Almost hours later, the regime doubled down in its bellicosity, warning it was ‘carefully examining’ a plan to strike the US Pacific territory of Guam.

Before we ponder the prospect of nuclear war, which Trump’s proposed ‘fire and fury’ seems to imply, it is worth considering the facts as a whole.

True, North Korea is led by a madman in Kim John- un, whose isolation from the world perennially enhances global uncertainty.

Moreover, unlike Iran, no major agreement has been reached on North Korea’s nuclear weapons program, which makes predicting the rogue nation’s next move especially difficult.

However, the caricatures of North Korea as some collection of suicidal communists bent on starting nuclear war, are misleading.

Kim Jong- un

It seems absurd that the world is perhaps closer to nuclear conflict than ever before, and there remains no widespread discussion of North Korea’s stated grievances against the West. Isn’t the prospect of averting a nuclear catastrophe worth at least that?

North Korea has long cited US aggression, US troops in the region and US military drills as primary motivators in seeking a nuclear weapons deterrent.

Given North Korea has a poorly developed economy and military, while America maintains 57 000 troops collectively in nearby Japan and South Korea, and also routinely carries out military drills near its territory, it is not difficult to understand why North Korea is seeking out of this vulnerable position.

North Korea could also be forgiven for not wanting to sacrifice its own nuclear capabilities, when considering what the United States perpetrated against Iraq in 2003, and Libya in 2011.

While Saddam Hussein’s Iraq did not actually possess ‘weapons of mass destruction’, the United States invaded nonetheless.

Likewise, Libya’s Muammar Qaddafi who gave up his nuclear program to build closer ties to the West, found his regime and life overthrown in 2011.

North Korea also remains fixated upon the Korean war of 1950- 53. Despite that most Americans have virtually forgotten this war, this conflict looms large in North Korean propaganda, which accuses the United States of starting the war. As the brutal history of this war is fed daily into the North Korean narrative of Western- inflicted oppression, escalating tensions between the United States only reinforces these conceptions. When we consider this paranoia which dominates life in North Korea, and that no treaty has been signed since the war’s cessation, it becomes clear that this rogue nation is in no position to back down.

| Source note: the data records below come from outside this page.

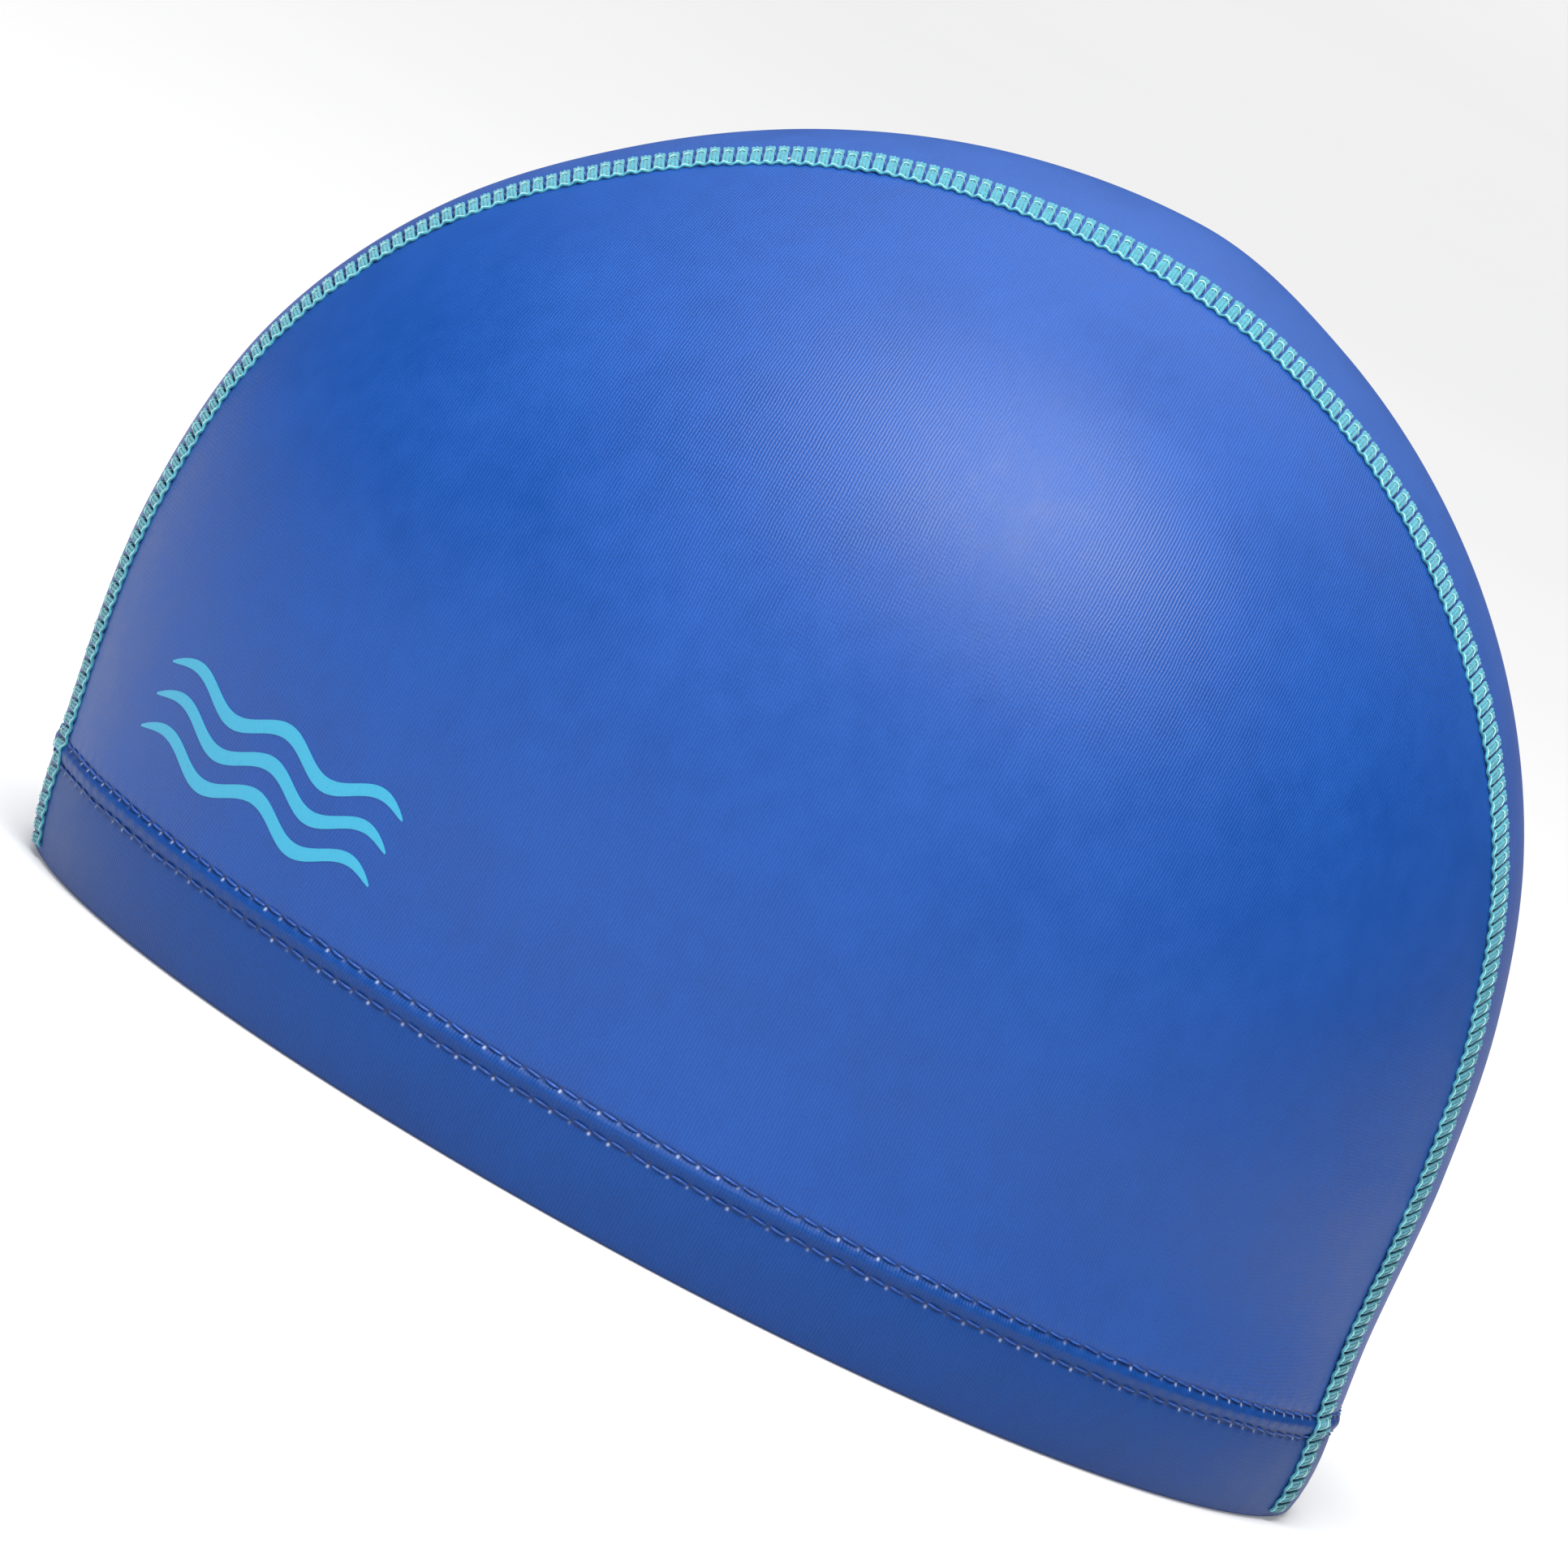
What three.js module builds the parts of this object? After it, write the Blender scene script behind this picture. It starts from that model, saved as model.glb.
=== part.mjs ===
// A three-panel swim cap of coated stretch cloth, resting open on its rim.
//
// Millimetres, +Z up. The rim lies flat on Z = 0, the wearer faces -Y and the wearer's left is +X.
// The origin is under the middle of the cap, on the surface that it rests on.
//
// The cloth's outer face is a closed dome seen from a hub inside the cap. Every place on it is named by
// the direction in which it lies from the hub, and panels, hem and seams are all laid out along that face.

import * as THREE from 'three';

// Overall sizes of the cap
const capLength = 205;
const capWidth = 160;
const crownHeight = 150.5;
const waistHeight = 51; // height of the hub, where the sides are widest
const crownSetback = 8; // the crown's top lies this far behind the middle of the length
const sideFlattening = 0.22; // how much less the dome swells on the way from the centre panel to the sides
const ridgeRounding = 0.1; // over this share of half the width the swell is rounded off along the middle

// Cloth and construction
const clothThickness = 1.2;
const pieceGap = 0.3;
const crownStripWidth = 45; // the centre panel at its widest, over the crown
const seamWidth = 6;
const seamThickness = 0.8;
const seamFootHeight = 1.2; // the seams stop this far above the rim
const lowerRowHeight = 13;
const upperRowHeight = 16.1;
const hemAllowance = 0.8; // cloth left above the upper stitch row
const hemSwell = 0.25; // the turned-up band bulges this far out below its rows
const hemRidge = 0.5; // the puffed ridge between the two rows
const rowDimple = 0.15; // the rows pull the cloth in by this much
const footWidth = 1; // the flat ring that the rim rests on, under the fold

// How finely the curved cloth is faceted
const sidePanelColumns = 34;
const sidePanelRows = 18;
const centrePanelColumns = 46;
const centrePanelRows = 6;
const hemSegments = 92;
const seamSegments = 64;

const hemTop = upperRowHeight + hemAllowance;
const hemThickness = 2 * clothThickness;
const panelFoot = hemTop + 1.5 * pieceGap;
const crownRise = crownHeight - waistHeight;
const domeReach = capWidth / 2 / flattening(1);

// The dome's distance from the hub at each climb above the waist, in degrees, as shares of half the
// length to the front and back, half the width to the side, and the crown's rise upwards.
const outlineStep = 15;
const outline = [
  { climb: -45, front: 1.15, back: 1.13, side: 1.17 },
  { climb: -30, front: 1.125, back: 1.05, side: 1.093 },
  { climb: -15, front: 1.08, back: 0.93, side: 1.021 },
  { climb: 0, front: 1.07, back: 0.885, side: 1.0 },
  { climb: 15, front: 1.07, back: 0.88, side: 1.0 },
  { climb: 30, front: 1.05, back: 0.895, side: 1.01 },
  { climb: 45, front: 1.02, back: 0.915, side: 1.02 },
  { climb: 60, front: 1.005, back: 0.94, side: 1.015 },
  { climb: 75, front: 1.0, back: 0.97, side: 1.005 },
  { climb: 90, front: 1.0, back: 1.0, side: 1.0 },
];

// Half the width of the centre panel on its way over the head, as a share of half its width at the crown.
// Station 0 is the forehead at waist height, 90 is the crown and 180 is the nape at waist height.
const stripStep = 30;
const strip = [
  { station: -60, reach: 0.56 },
  { station: -30, reach: 0.56 },
  { station: 0, reach: 0.56 },
  { station: 30, reach: 0.54 },
  { station: 60, reach: 0.7 },
  { station: 90, reach: 1.0 },
  { station: 120, reach: 0.78 },
  { station: 150, reach: 0.61 },
  { station: 180, reach: 0.53 },
  { station: 210, reach: 0.48 },
  { station: 240, reach: 0.45 },
];

// The rounded corner of the rim's fold, outside and inside alike, as shares of the cloth's thickness:
// how far its points lie in from the hem's face and up from the rim.
const foldCorner = [
  { inward: 0.12, up: 0.45 },
  { inward: 0, up: 1.1 },
];

// The cross-section of a flat seam, as shares of its width and thickness
const seamProfile = [
  { across: -0.5, thickness: 0.5 },
  { across: -0.35, thickness: 0.95 },
  { across: 0, thickness: 1 },
  { across: 0.35, thickness: 0.95 },
  { across: 0.5, thickness: 0.5 },
];

// Over the hem the seams stand clear of its ridge, and come down to the panels along this slope
const seamSlopeFoot = hemTop + 2;
const seamSlopeLength = 10;

// Where the long seam edge of a side panel is split into front, top and back edges
const foreCorner = THREE.MathUtils.degToRad(50);
const aftCorner = THREE.MathUtils.degToRad(135);

// Lines down to the rim are searched for between these angles from the level, in radians
const searchBelow = -Math.PI / 3;
const searchAbove = Math.PI / 3;

// A smooth curve through one column of an evenly spaced table. It runs straight on before the first row
// and mirrors itself about the last one.
function smoothColumn(rows, column, place) {
  const last = rows.length - 1;
  const index = THREE.MathUtils.clamp(Math.floor(place), 0, last - 1);
  const part = THREE.MathUtils.clamp(place - index, 0, 1);
  const value = (row) => {
    if (row < 0) return 2 * rows[0][column] - rows[1][column];
    return rows[last - Math.abs(last - row)][column];
  };
  const before = value(index - 1);
  const start = value(index);
  const end = value(index + 1);
  const after = value(index + 2);
  const slope = (end - before) / 2;
  const bend = before - 2.5 * start + 2 * end - after / 2;
  const twist = 1.5 * (start - end) + (after - before) / 2;
  return start + part * (slope + part * (bend + part * twist));
}

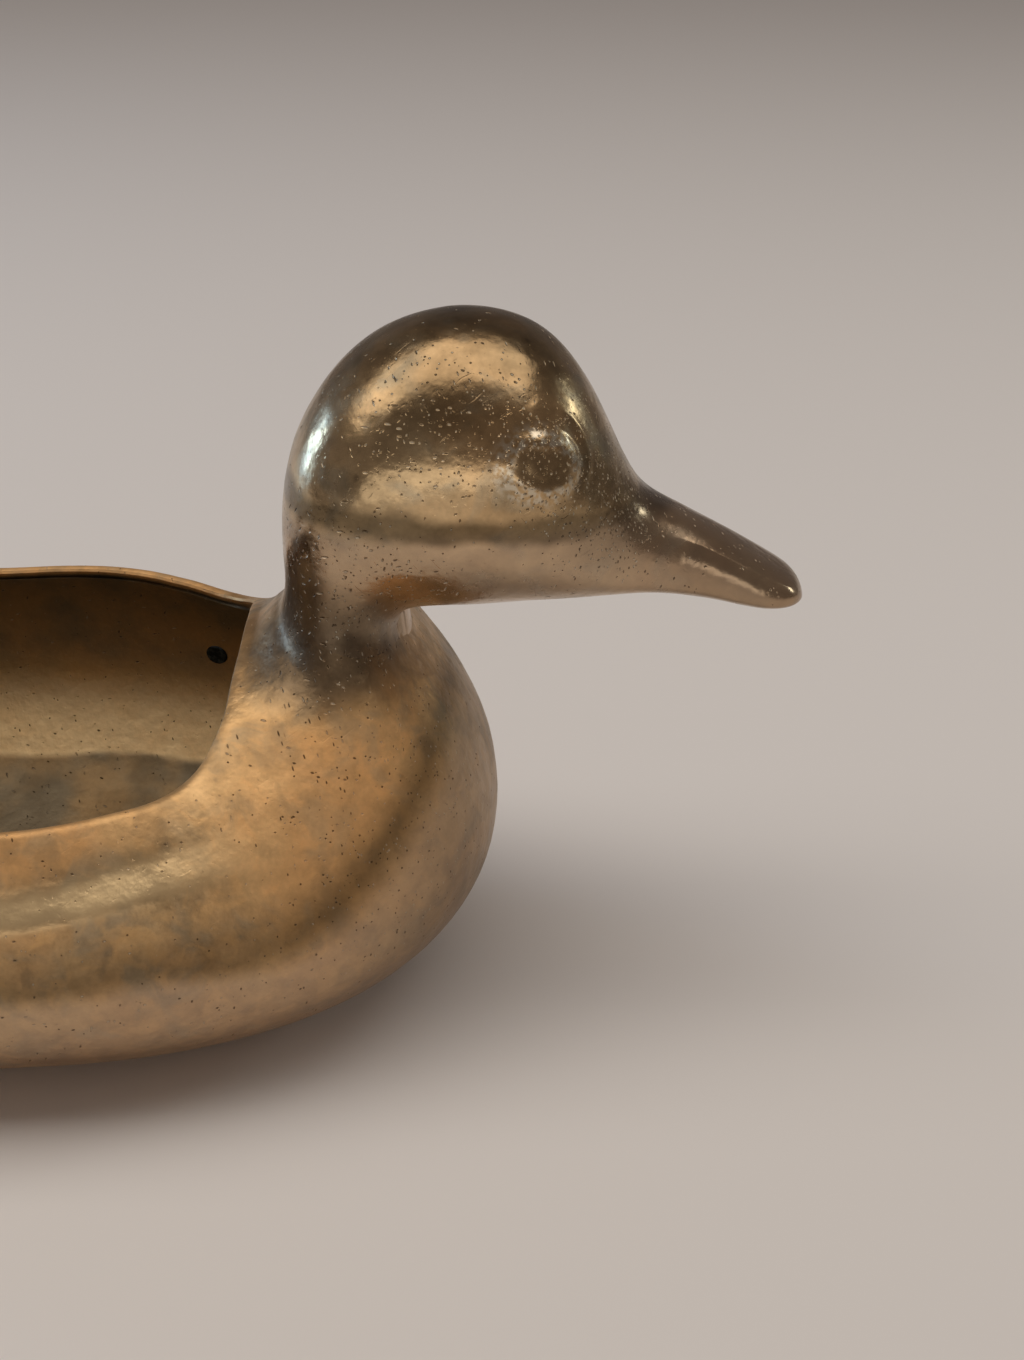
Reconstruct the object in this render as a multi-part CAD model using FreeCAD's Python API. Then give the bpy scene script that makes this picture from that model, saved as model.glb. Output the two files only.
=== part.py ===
"""Cast brass duck planter: a hollow duck with an open back, in five solid pieces.

The duck faces +X and stands on the XY plane.  Its skin is one smooth surface through rings of
poles that run from the tail, round the breast and the neck, to the tip of the bill.
"""

import FreeCAD, Part
import math
import os

# Sizes of the body, in millimetres
body_length = 235.0
body_width = 130.0
body_height = 82.0
wall = 3.0

# Sizes of the head and the bill
head_length = 62.0
head_width = 52.0
head_height = 57.0
jaw_drop = 1.5
bill_length = 36.5
bill_width = 22.0
bill_height = 20.0
bill_rise = 3.0

# The open back: what the lip leaves closed at the tail, at the nape and along the sides
tail_roof = 52.7
nape_lip = 4.4
side_lip = 6.0
lip_round = 1.1
widest_round_share = 0.45

# The eye, cast on the head
eye_length = 17.0
eye_height = 14.6
eye_rise = 0.9
eye_sink = 2.1
pupil_length = 9.2
pupil_height = 7.6
pupil_depth = 0.9

# The neck joint: the head's spigot stands in the neck, and braze fills the groove outside
fit_gap = 0.15
spigot_wall = 2.0
spigot_depth = 8.0
collar_height = 4.0
skin = 1.2
braze_width = 1.6

# The steel pins that held the core while the body was cast
pin_diameter = 5.0
pin_height = 40.0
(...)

With reports that Kim Jong- un is heavily conscious of this history, it must be understood that North Korea is a rational (albeit volatile) actor, rather than an irrational one.

Although the temperature in this US- North Korea standoff is far higher than usual levels, repeating the horrors of nuclear war must be avoided at all costs.

In part, this could be realized by achieving dialogue with North Korea, so that both sides can sit down at diplomatic tables and calmly, logically explain their own equally justifiable objections to one another.

Surely, the costs of such talks outweigh the prospect of continuing the present hazardous path.

As for President Trump, the candidate who once appeared most likely to keep America out of foreign wars, it appears the military- industrial complex has snaffled him up on North Korea.

Inundated by the advice of military generals, the Pentagon and the CIA, it is understandable, yet disappointing to see Trump’s stance on war change as his Presidency ensues.

For it is this same broken establishment, who got the United States involved in Afghanistan, Iraq, Libya, Syria, Yemen, and teetering on the edge of conflict with North Korea.

These individuals who have either served, or have been indirectly involved in war for the duration of their professional lives, are likely to opt for a military response, as this is what they are naturally accustomed to doing.

Nonetheless, whilst many would cheer the first shots of a North Korean conflict, public support for war will likely wane, when caskets are filled with America’s slain sons.

If this potential human tragedy, combined with a lengthy period of nation- building, in addition to retaliatory saber- rattling from China all takes place, it will appropriately weigh heavily on Trump’s Presidency, as George W Bush is remembered for his blunders in Iraq.